Anselm: Satisfaction. God’s nature requires that he be satisfied for the wrongs against him. Human sin was committed against an infinite good and requires an infinite sacrifice. The strength of this view is that it actually explains the mechanism better than earlier views. There are some problems, though. Nothing is said about penal substitution. It isn’t necessary for Anselm’s view, so Protestants might balk at this point.
Crisp then discusses the moral and penal views, with the standard arguments pro and con. His own view, so it seems, is what he calls a “Union Account.” He has Augustine’s philosophical realism do “all the heavy lifting” (130). If traducianism (T) holds (and I think it does), then there is no injustice in God’s punishing me for Adam. I am metaphysically united to Adam.
There are some difficulties at this point, though none of them are fatal. If T obtains, then there isn’t any need for imputation language. Further, are souls fissile? Crisp says no. I think they might be, so that’s not a problem for my traducianism. Further, if T obtains and if the issues resolving sin and human nature are resolved, this doesn’t explain anything about the actual atonement. T only works regarding sin, not righteousness.
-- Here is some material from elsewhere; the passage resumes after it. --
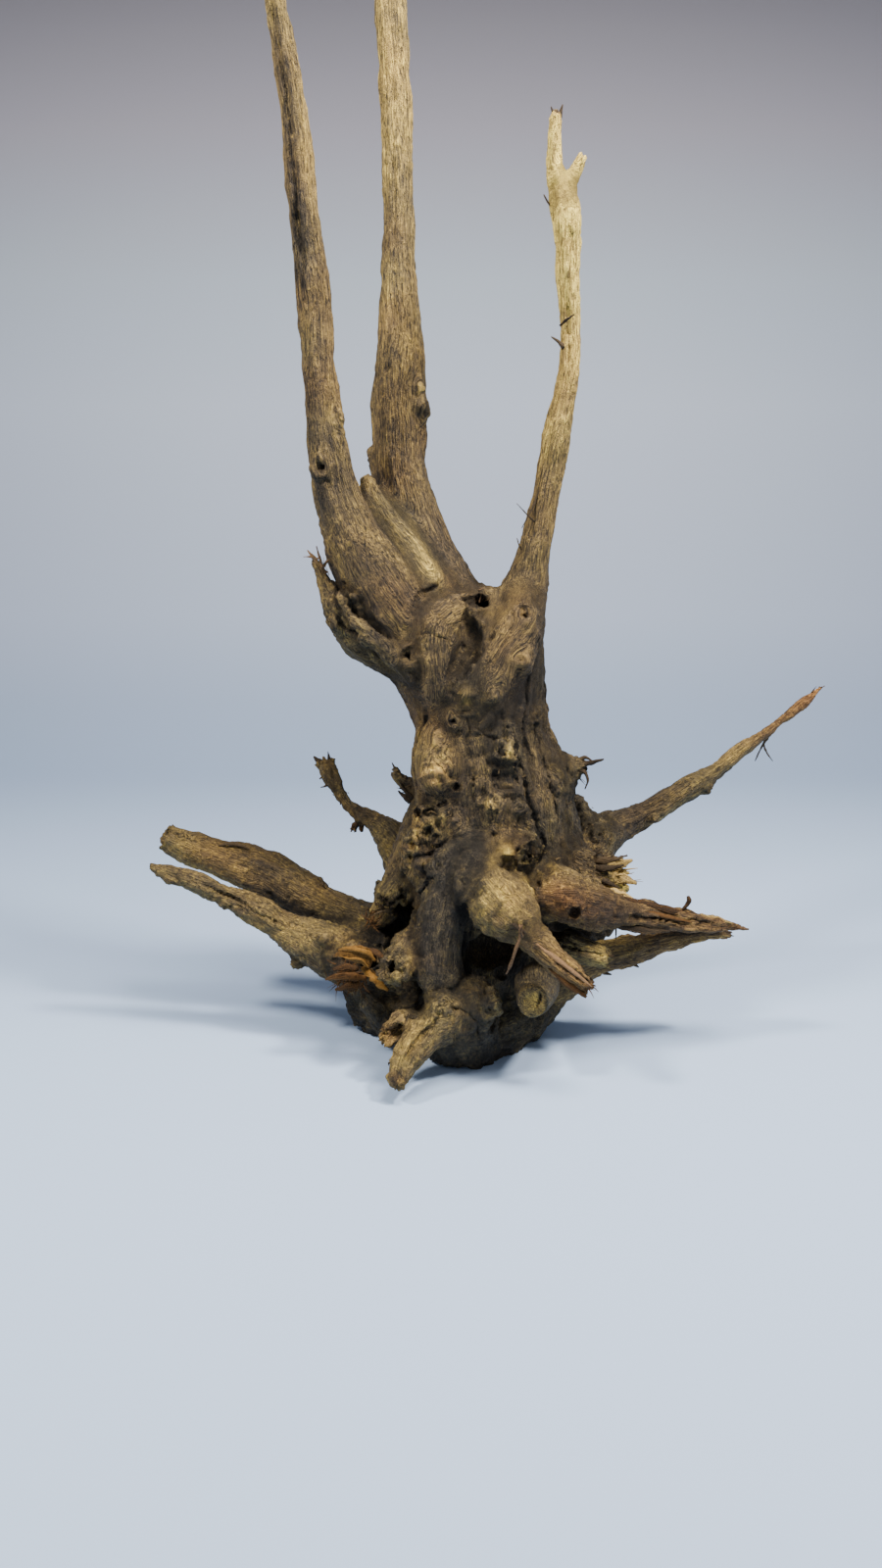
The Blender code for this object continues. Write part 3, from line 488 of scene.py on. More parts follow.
def linear(hex_colour):
    """An sRGB hex colour as linear values, which is what a shader's socket takes."""
    values = [int(hex_colour[k:k + 2], 16) / 255 for k in (1, 3, 5)]
    return [v / 12.92 if v <= 0.04045 else ((v + 0.055) / 1.055) ** 2.4 for v in values] + [1.0]


def placed(*point):
    """A place in metres in the part's frame, from one in millimetres from the foot of the trunk's axis."""
    return (np.array(point, float) + TRUNK_PLACE) * MM


def unit(vectors):
    """Vectors scaled to unit length."""
    return vectors / np.maximum(np.linalg.norm(vectors, axis=-1, keepdims=True), 1e-9)


def bell(points, x, y, z, radius):
    """A bell of the distance from a place in millimetres: 1 at the place, and 1/e at the radius."""
    offset = points - placed(x, y, z)
    return np.exp(-(offset**2).sum(1) / (radius * MM) ** 2)


def smooth_path(waypoints, step, count=0):
    """A smooth curve through the waypoints: a cubic Hermite curve whose slope at each waypoint is that
    of its neighbours, with the distance between waypoints as its parameter. It has the number of points
    that is given, or one every step. Millimetres in, metres out."""
    way = np.asarray(waypoints, float)
    way[:, :3] += TRUNK_PLACE
    way *= MM
    gaps = np.linalg.norm(np.diff(way[:, :3], axis=0), axis=1)
    knots = np.concatenate(([0.0], np.cumsum(gaps)))
    slope = np.gradient(way, knots, axis=0)
    at = np.linspace(0.0, knots[-1], count or max(3, int(round(knots[-1] / step)) + 1))
    i = np.clip(np.searchsorted(knots, at, side="right") - 1, 0, len(knots) - 2)
    span = (knots[i + 1] - knots[i])[:, None]
    f = (at - knots[i])[:, None] / span
    path = (2 * f**3 - 3 * f**2 + 1) * way[i] + (f**3 - 2 * f**2 + f) * span * slope[i]
    path += (3 * f**2 - 2 * f**3) * way[i + 1] + (f**3 - f**2) * span * slope[i + 1]
    path[:, 3] = np.maximum(path[:, 3], 0.0003)
    return path


def lattice_noise(points, size, seed):
    """Smooth random values from -1 to 1: each corner of a cubic lattice of that size has a random
    number, and a point takes the S-curve blend of the eight corners around it."""
    table = np.random.default_rng(seed).uniform(-1.0, 1.0, 65536).astype(np.float32)
    scaled = np.asarray(points, np.float32) / np.float32(size) + np.float32(1000.0)
    cell = np.floor(scaled)
    f = scaled - cell
    f = f * f * (3 - 2 * f)
    cell = cell.astype(np.int64)
    total = np.zeros(len(scaled), np.float32)
    for corner in itertools.product((0, 1), repeat=3):
        key = cell + corner
        key = (key[:, 0] * 73856093) ^ (key[:, 1] * 19349663) ^ (key[:, 2] * 83492791)
        weight = np.ones(len(scaled), np.float32)
        for k in range(3):
            weight *= f[:, k] if corner[k] else 1 - f[:, k]
        total += weight * table[key & 65535]
    return total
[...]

Crisp then augments his view with a “mystical union” account. He doesn’t actually develop it in this chapter. He does pick up some ideas in the following chapter on the Spirit and Christ.
The Spirit’s Role in Union with Christ
This section gets interesting as Crisp ties in Nevin’s realism with Edwards four-dimensional ontology and identity with time.
There is some overlap in the book and Crisp does use material from previous essays. Nevertheless, there is a conceptual “flow” to the book.